When used successfully, these classroom management strategies inspire children’s success through intrinsic motivation rather than external motivators.
Classroom Management Strategies
Create Common Language in the Classroom
This is really the first step in classroom behavior management.
Creating a common language helps the children understand each other. Kids all come from different places, everyone’s homes are different.
Using a social-emotional learning program at school helps all the kids understand each other and express themselves in a similar way.
The Right to Pass
Sometimes, even the most outspoken of students will not want to share something or participate in something, because at that given moment they just don’t feel ready.

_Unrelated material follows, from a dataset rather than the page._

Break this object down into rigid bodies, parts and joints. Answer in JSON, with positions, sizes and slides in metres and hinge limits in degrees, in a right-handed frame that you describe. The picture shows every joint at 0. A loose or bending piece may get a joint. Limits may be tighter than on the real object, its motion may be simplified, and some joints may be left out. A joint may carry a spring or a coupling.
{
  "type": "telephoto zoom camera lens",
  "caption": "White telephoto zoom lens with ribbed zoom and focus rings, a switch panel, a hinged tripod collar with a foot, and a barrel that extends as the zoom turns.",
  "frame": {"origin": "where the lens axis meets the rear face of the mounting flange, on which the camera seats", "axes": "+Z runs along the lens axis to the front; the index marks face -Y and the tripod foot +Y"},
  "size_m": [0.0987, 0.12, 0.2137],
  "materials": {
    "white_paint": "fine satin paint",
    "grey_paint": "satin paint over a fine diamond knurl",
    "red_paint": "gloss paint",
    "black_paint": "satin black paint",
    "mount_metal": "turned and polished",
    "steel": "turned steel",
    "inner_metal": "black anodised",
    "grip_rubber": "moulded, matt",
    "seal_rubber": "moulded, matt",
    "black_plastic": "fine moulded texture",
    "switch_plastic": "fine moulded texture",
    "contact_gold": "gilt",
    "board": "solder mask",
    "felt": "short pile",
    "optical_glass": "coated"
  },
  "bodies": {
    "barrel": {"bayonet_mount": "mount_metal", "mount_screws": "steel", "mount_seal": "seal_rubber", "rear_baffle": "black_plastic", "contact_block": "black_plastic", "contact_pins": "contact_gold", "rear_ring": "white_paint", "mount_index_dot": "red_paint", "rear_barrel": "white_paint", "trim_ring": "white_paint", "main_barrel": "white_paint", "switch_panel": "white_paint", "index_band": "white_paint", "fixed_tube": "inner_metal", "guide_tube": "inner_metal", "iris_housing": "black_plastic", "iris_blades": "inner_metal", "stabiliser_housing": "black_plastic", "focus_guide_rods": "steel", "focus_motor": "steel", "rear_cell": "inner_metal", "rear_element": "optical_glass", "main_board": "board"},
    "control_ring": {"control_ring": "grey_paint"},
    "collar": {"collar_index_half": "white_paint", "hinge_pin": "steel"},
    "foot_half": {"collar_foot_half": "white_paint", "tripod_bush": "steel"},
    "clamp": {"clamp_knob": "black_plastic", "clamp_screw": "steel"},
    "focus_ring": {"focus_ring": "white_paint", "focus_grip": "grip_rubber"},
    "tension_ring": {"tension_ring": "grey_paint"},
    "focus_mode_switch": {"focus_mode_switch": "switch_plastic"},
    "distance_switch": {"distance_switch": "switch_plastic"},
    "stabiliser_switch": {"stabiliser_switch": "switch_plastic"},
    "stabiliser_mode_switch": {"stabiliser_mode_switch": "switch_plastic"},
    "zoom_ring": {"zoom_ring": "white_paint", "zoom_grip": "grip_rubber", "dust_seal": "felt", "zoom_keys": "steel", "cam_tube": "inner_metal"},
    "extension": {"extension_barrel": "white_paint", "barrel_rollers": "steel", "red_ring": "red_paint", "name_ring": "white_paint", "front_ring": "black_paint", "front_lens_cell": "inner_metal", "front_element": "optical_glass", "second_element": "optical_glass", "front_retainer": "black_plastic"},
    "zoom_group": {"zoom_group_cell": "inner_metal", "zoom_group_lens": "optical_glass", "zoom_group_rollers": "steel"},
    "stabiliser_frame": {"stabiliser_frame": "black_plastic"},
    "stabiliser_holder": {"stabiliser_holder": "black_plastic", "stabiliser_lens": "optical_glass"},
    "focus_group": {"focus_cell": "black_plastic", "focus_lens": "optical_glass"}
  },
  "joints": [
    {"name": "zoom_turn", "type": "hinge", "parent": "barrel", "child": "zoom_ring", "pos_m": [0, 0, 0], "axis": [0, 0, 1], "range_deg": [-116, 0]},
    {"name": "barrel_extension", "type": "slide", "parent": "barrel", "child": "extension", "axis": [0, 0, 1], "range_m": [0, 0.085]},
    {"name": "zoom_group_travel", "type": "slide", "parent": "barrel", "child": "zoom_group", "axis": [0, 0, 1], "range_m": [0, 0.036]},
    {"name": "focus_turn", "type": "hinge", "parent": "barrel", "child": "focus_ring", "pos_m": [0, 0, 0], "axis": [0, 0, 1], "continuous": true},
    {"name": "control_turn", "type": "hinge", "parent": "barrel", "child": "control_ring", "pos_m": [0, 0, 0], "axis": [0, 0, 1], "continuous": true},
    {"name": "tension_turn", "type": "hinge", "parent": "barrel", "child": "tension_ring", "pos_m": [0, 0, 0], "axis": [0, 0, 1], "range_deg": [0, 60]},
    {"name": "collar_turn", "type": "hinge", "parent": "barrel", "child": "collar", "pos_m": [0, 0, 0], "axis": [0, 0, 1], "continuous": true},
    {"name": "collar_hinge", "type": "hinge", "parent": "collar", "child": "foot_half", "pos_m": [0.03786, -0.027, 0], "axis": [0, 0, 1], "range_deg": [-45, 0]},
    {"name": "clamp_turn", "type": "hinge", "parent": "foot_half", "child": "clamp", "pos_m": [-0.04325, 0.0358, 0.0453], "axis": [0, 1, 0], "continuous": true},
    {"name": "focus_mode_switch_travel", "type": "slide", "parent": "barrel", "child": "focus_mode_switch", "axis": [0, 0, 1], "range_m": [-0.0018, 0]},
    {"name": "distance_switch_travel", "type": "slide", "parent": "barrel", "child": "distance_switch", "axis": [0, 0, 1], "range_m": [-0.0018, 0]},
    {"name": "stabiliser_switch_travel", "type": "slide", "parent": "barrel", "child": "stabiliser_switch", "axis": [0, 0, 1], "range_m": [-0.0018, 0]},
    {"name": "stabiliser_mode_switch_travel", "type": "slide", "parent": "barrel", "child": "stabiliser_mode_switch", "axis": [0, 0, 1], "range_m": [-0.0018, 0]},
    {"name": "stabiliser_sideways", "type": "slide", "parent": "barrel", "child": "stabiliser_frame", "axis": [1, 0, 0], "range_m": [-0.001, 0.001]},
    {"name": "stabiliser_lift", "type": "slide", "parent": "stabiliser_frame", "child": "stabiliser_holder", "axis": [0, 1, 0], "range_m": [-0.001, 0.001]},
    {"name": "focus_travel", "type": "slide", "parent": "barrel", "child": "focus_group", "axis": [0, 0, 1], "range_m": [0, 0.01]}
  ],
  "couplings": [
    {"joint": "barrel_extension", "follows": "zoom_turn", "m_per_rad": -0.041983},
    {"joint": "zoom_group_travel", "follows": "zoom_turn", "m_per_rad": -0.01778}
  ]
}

A lot of children feel nervous to speak or read in front of the class. They worry they’ll make a mistake, or wonder what their classmates will think of them.
The right to pass gives all children the chance to pass on something if they aren’t feeling ready.
It can be empowering for kids to know they can say “pass” if they aren’t ready and they can choose when they are ready to share.
Using The Right to Pass does not mean kids get to skip out on doing something forever. It’s not a means to avoiding work and it’s important to tell the children that the expectations and the work aren’t going away.
It may just mean presenting on another day or reading aloud to just the teacher at recess instead of the whole class.
When kids know they can pass and that you’ll respect their choice, you’ll start to see students willing to share more than ever before.
Two Reminders & a Chat
“Two reminders and a chat” just means that if a student isn’t following the classroom expectations, they’ll be given two reminders within the classroom, and then you’ll have a chat outside of the classroom.
This isn’t implemented as a disciplinary action, however.
You need to execute this classroom management strategy in a positive way as if you’re coming from a place of curiosity and concern.
For example, when you head out to the hallway for the chat, you may say something like ” It looks like you’re having a hard time starting your math assignment today. Is there something getting in your way?”
Or something like “It seems like it’s really hard to stay seated this afternoon, what’s up?”
As adults, we can forget how the seemingly benign problems of childhood can interfere with a child’s ability to focus and do their classwork.
Anything from the excitement for plans over the weekend, to something another child said on the playground, could challenge even the best of students’ focus.
And some children have even more serious issues to worry about at home. Maybe they didn’t sleep last night because their parents were fighting, or worse.
The reset should be done right after the “chat” part of “Two Reminders and a Chat”.
After you’ve chatted with the student, you should quickly debrief and then agree to reset. Resetting means they’ll go back into the classroom with a fresh start.
It means they can return to class without any negative lingering feelings due to what happened just before.
You’d say something like “Okay you’ve been having a hard time starting your math assignment because you aren’t sure you understand the first question. We’re going to go back into class and reset. I’ll come to your desk and help you get started. Have I covered everything?”
Do-overs can be difficult, but worth it in the long run.
A do-over is simply getting a child to re-do something in the way it’s expected.
For example, a child blurts out an answer in class. You say let’s do a do-over. The child raises their hand, you call their name, and then they say the answer.
Another example is when a child runs down the hall – you have them go back and walk back to the location.
You can say “no running!” or “walking feet!” all day long but if the child can still run down the hall and get to where they are going without delay then it’s not helping.
Implementing these four classroom management strategies will help all students be more successful at school.
Showing Children They Aren’t Alone
You can take this even farther by not just getting to know the students better, but by showing them that they aren’t alone with their feelings, worries, and fears.
This activity is perfect for that.
What Do Kids Worry About at School?
This teacher had her students do this during the morning meeting. All these worries can be brainstormed as a group or adult-led if the children are hesitant to participate at first.
The checkmarks are for all the kids who also worry about that thing at school.
And suddenly, all the children see that they’re not alone. This classroom management strategy works because it creates a sense of community in the class. The kids are immediately able to relate to one another and work together.
The Problem with Reward Charts
Reward charts and classroom rewards are used in almost every elementary school classroom. And while they can be awesome, they don’t help the children who are struggling in the class.
That’s because motivation isn’t the problem.
Class rewards and individual rewards may push some students to work harder. But for kids with behavior challenges at school, they aren’t lazy or unwilling, they lack the underlying skills needed in the classroom.
So, unfortunately, these kids are often trying even harder than their peers and still coming up short. And, the adults around them may not even see that.
These ideas are just the first tier of classroom management. These work best when implemented for all the students.
Some children will need additional supports and accommodations in addition to these strategies in order to be successful at school.
These strategies are individualized and specific to the child’s unique and often complex needs.